As well as transforming technology, there needs to be a change in how we use land resources, which will have a significant impact on people’s diets. In particular, the report concludes, we must make use of forests as a valuable carbon sink, and protect and expand them globally by five to 15 per cent.

In conjunction with this, the report recommends that people change their eating habits in order to maximise the land area required to produce food. It says that switching from beef consumption towards pork, poultry, vegetables and grains will significantly improve land use:

“Currently an area the size of a football pitch can be used to produce 250kg of beef, 1,000kg of poultry (both fed on grains and residues) or 15,000 of fruit and vegetables. 

“In 2050, if everyone switched to the healthy diet as recommended by the World Health Organisation  (2,100 calories on average, of which 160 calories is meat), this could save up to 15 GtCO2e in 205011 as the freed up land is used for forest or bioenergy.”

This would entail a big overhaul of lifestyle for many people, and worrying changes for farmers. It is for this reason that the report emphasises the importance of strong leadership from businesses, civil society and politicians, in the run up to the UN convention in December of this year.

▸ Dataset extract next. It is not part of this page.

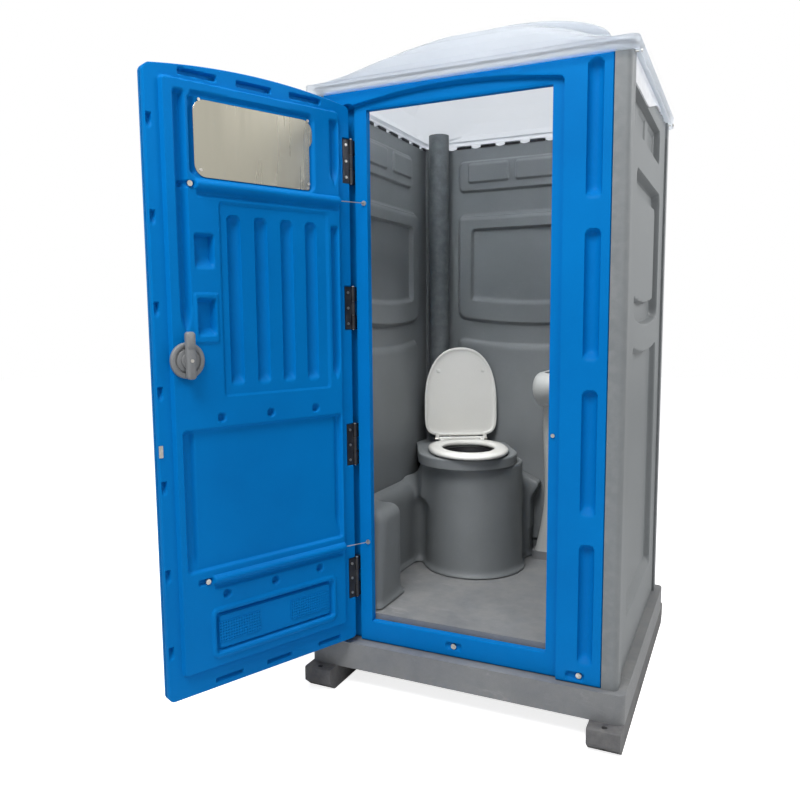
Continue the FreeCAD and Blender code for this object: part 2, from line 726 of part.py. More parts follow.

26 Responses to “Diet is crucial in the fight to meet climate change targets”

  1. ReduceGHGs

    Sure, we need to change our diets in the long run. To change course now we need new laws and policies. The problem is that more than half the members of the U.S. Congress are NOT on board with any plan to reduce global emissions. They are on record saying that humans are not the cause of global warming despite what our respected scientific institutions have been telling us. They reject the reality and put our future generations at risk.
    More of us, from all corners, need to confront them and work to see them replaced with law makers willing to face and deal with the reality.
    Please join the efforts.
    ExhaustingHabitability(dot)org

  2. damon

    We’re still at an early stage of knowing how to discuss this properly.
    At the moment the green/left arguments like the one in the OP and the comment by ”ReduceGHGs” (to me) just sound really annoying.
    And I’ve been practically living on vegetarian ”rice and curry” for months now out in south Asia.
    Because its so much cheaper and I don’t like the look of the way they handle meat here.
    I know its the best diet I ever normally eat.

  3. CB

    “we need to change our diets in the long run”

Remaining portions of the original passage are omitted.